Nos mains constituent l’outil premier avec lequel nous pouvons comprendre tout ce qui nous entoure. L’enfant, il touche le rond de feu pour en comprendre le danger. Le cuisinier, il tâte ses légumes, il ausculte minutieusement chaque ingrédient pour mieux le connaître, mieux s’en servir. L’aveugle nouveau, il passe la main sur la joue de ses chers, comme on passe la main sur un cadre pour en laver la poussière.
Et le photographe,
il vole.

Moi, je vole des moments qui ne m’appartiennent pas pour me les approprier. Je vois quelque chose de beau, je le veux, donc je le prends. C’est la nature du photographe. 
Je me suis promené dans les rues de Montréal, guidé par le parfum de la douceur que seuls les quidams savent s’offrir
et j’ai volé des instants.

Des instants de beauté qui flottaient au-dessus de leur tête comme un bateau qui transperce à peine le drap fluvial. Je les ai vu, et je me les suis attachés au dos
avec un nœud de chaise.
Par ma main, soudainement, l’eau s’est troublé, le bateau a craqué et le mat s’est fendu. J’ai teinté ce que j’ai touché.
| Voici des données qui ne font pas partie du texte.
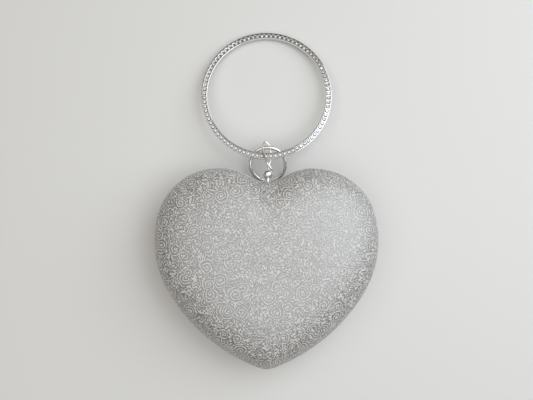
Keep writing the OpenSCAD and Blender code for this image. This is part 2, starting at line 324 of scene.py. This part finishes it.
# flakes of glitter, each with its own tilt
flakeGroup, gIn, gOut = groupWith("glitterFlakes", [
    ("Vector", "NodeSocketVector", None),
    ("Flake size", "NodeSocketFloat", 0.0004),
], [("Tone", "NodeSocketFloat"), ("Lean", "NodeSocketFloat")])
t = flakeGroup
flakes = addNode(t, "ShaderNodeTexVoronoi", voronoi_dimensions="2D", feature="F1")
t.links.new(gIn.outputs["Vector"], flakes.inputs["Vector"])
t.links.new(sums(t, "DIVIDE", 1.0, gIn.outputs["Flake size"]), flakes.inputs["Scale"])
tone = addNode(t, "ShaderNodeSeparateColor")
t.links.new(flakes.outputs["Color"], tone.inputs[0])
t.links.new(tone.outputs[0], gOut.inputs["Tone"])
t.links.new(tone.outputs[1], gOut.inputs["Lean"])

# fine handling marks and uneven polish
polish = {"cloudScale": 160, "markScale": 1900, "relief": 0.06, "depth": 0.0001}
polishGroup, gIn, gOut = groupWith("handledPolish", [
    ("Vector", "NodeSocketVector", None),
    ("Base roughness", "NodeSocketFloat", 0.12),
    ("Unevenness", "NodeSocketFloat", 0.1),
], [("Roughness", "NodeSocketFloat"), ("Marks", "NodeSocketFloat")])
t = polishGroup
cloud = addNode(t, "ShaderNodeTexNoise")
cloud.inputs["Scale"].default_value = polish["cloudScale"]
cloud.inputs["Detail"].default_value = 4
t.links.new(gIn.outputs["Vector"], cloud.inputs["Vector"])
fine = addNode(t, "ShaderNodeTexNoise")
fine.inputs["Scale"].default_value = polish["markScale"]
fine.inputs["Detail"].default_value = 2
t.links.new(gIn.outputs["Vector"], fine.inputs["Vector"])
both = sums(t, "MULTIPLY", sums(t, "ADD", cloud.outputs["Fac"], fine.outputs["Fac"]), 0.5)
uneven = sums(t, "MULTIPLY_ADD", both, gIn.outputs["Unevenness"], gIn.outputs["Base roughness"])
t.links.new(uneven, gOut.inputs["Roughness"])
t.links.new(both, gOut.inputs["Marks"])


# cloth, linings, metal and stones
glitter = {"ground": (0.485, 0.485, 0.495, 1), "line": (0.78, 0.78, 0.78, 1), "curl": 0.0125, "pitch": 0.0020,
           "waver": 0.0027, "share": 0.44, "flake": 0.0004, "lineFrom": 0.56, "lineTo": 0.82,
           "groundMetal": 0.86, "lineMetal": 0.0, "roughness": 0.42, "roughSpread": 0.22, "flakeDark": 0.82,
           "flakeSpread": 0.36, "relief": 0.6, "depth": 0.00034}


def makeGlitterCloth():
    material, tree, shader = newMaterial("glitterCloth")
    uv = addNode(tree, "ShaderNodeUVMap", uv_map="cloth")
    lines = useGroup(tree, scrollGroup, {"Vector": uv.outputs[0], "Curl size": glitter["curl"],
                                         "Line pitch": glitter["pitch"], "Waver": glitter["waver"],
                                         "Curl share": glitter["share"]})
    line = addNode(tree, "ShaderNodeMapRange")
    line.inputs["From Min"].default_value = glitter["lineFrom"]
    line.inputs["From Max"].default_value = glitter["lineTo"]
    tree.links.new(lines.outputs["Line"], line.inputs["Value"])
    mask = sums(tree, "MAXIMUM", line.outputs[0], lines.outputs["Dot"])
    flakes = useGroup(tree, flakeGroup, {"Vector": uv.outputs[0], "Flake size": glitter["flake"]})
    mix = addNode(tree, "ShaderNodeMix", data_type="RGBA")
    mix.inputs["A"].default_value = glitter["ground"]
    mix.inputs["B"].default_value = glitter["line"]
    tree.links.new(mask, mix.inputs["Factor"])
    sparkle = addNode(tree, "ShaderNodeMix", data_type="RGBA", blend_type="MULTIPLY")
    sparkle.inputs["Factor"].default_value = 1
    tree.links.new(mix.outputs["Result"], sparkle.inputs["A"])
    lift = sums(tree, "MULTIPLY_ADD", flakes.outputs["Tone"], glitter["flakeSpread"], glitter["flakeDark"])
    grey = addNode(tree, "ShaderNodeCombineColor")
    for k in range(3):
        tree.links.new(lift, grey.inputs[k])
    tree.links.new(grey.outputs[0], sparkle.inputs["B"])
    tree.links.new(sparkle.outputs["Result"], shader.inputs["Base Color"])
    tree.links.new(sums(tree, "MULTIPLY_ADD", flakes.outputs["Lean"], glitter["roughSpread"],
                        glitter["roughness"]), shader.inputs["Roughness"])
    tree.links.new(sums(tree, "MULTIPLY_ADD", mask, glitter["lineMetal"] - glitter["groundMetal"],
                        glitter["groundMetal"]), shader.inputs["Metallic"])
    height = sums(tree, "MULTIPLY_ADD", mask, 0.8, sums(tree, "MULTIPLY", flakes.outputs["Lean"], 0.3))
    bump = addNode(tree, "ShaderNodeBump")
    bump.inputs["Strength"].default_value = glitter["relief"]
    bump.inputs["Distance"].default_value = glitter["depth"]
    tree.links.new(height, bump.inputs["Height"])
    tree.links.new(bump.outputs[0], shader.inputs["Normal"])
    return material


satin = {"low": (0.36, 0.35, 0.34, 1), "high": (0.50, 0.49, 0.47, 1), "weave": 900, "cloud": 28, "sheen": 0.4,
         "roughness": 0.32, "roughSpread": 0.2, "relief": 0.25, "depth": 0.0002}


def makeSatin():
    material, tree, shader = newMaterial("satinLining")
    uv = addNode(tree, "ShaderNodeUVMap", uv_map="cloth")
    weave = addNode(tree, "ShaderNodeTexWave", wave_type="BANDS", bands_direction="DIAGONAL")
    weave.inputs["Scale"].default_value = satin["weave"]
    weave.inputs["Distortion"].default_value = 0.6
    tree.links.new(uv.outputs[0], weave.inputs["Vector"])
    cloud = addNode(tree, "ShaderNodeTexNoise")
    cloud.inputs["Scale"].default_value = satin["cloud"]
    tree.links.new(uv.outputs[0], cloud.inputs["Vector"])
    ramp = addNode(tree, "ShaderNodeMix", data_type="RGBA")
    ramp.inputs["A"].default_value = satin["low"]
    ramp.inputs["B"].default_value = satin["high"]
    tree.links.new(cloud.outputs["Fac"], ramp.inputs["Factor"])
    tree.links.new(ramp.outputs["Result"], shader.inputs["Base Color"])
    tree.links.new(sums(tree, "MULTIPLY_ADD", cloud.outputs["Fac"], satin["roughSpread"], satin["roughness"]),
                   shader.inputs["Roughness"])
    shader.inputs["Sheen Weight"].default_value = satin["sheen"]
    bump = addNode(tree, "ShaderNodeBump")
    bump.inputs["Strength"].default_value = satin["relief"]
    bump.inputs["Distance"].default_value = satin["depth"]
    tree.links.new(weave.outputs["Fac"], bump.inputs["Height"])
    tree.links.new(bump.outputs[0], shader.inputs["Normal"])
    return material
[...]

À travers sa lentille, le photographe met le pied dans un monde dont il ne peut être que touriste, le temps d’un cliché.
Voyeur.
Il ne voit que ce qu’il pense être pertinent. Ce qu’il pense être beau. Il capture un moment étranger pour lui faire dire ce qu’il souhaite.
Moi, je souhaite un moment de répit. Je souhaite pouvoir sentir le visage de mes chers, comme un morceau de soie que l’on sent glisser entre nos doigts, sur notre paume, dans nos mains.
Moi, j’envie. Je suis jaloux, peut-être. Égoïste, probablement. Reste que je suis attiré par le désir de tout goûter, d’avoir tout vu, de vivre, de ressentir tout ce qu'il y a à ressentir. Alors j’ouvre les yeux, et je cherche ce qui flotte autour.
Caméra au cou comme un filet en main, j’irai attraper les papillons les plus fugaces.


Transferts de polaroïds sur papier aquarelle.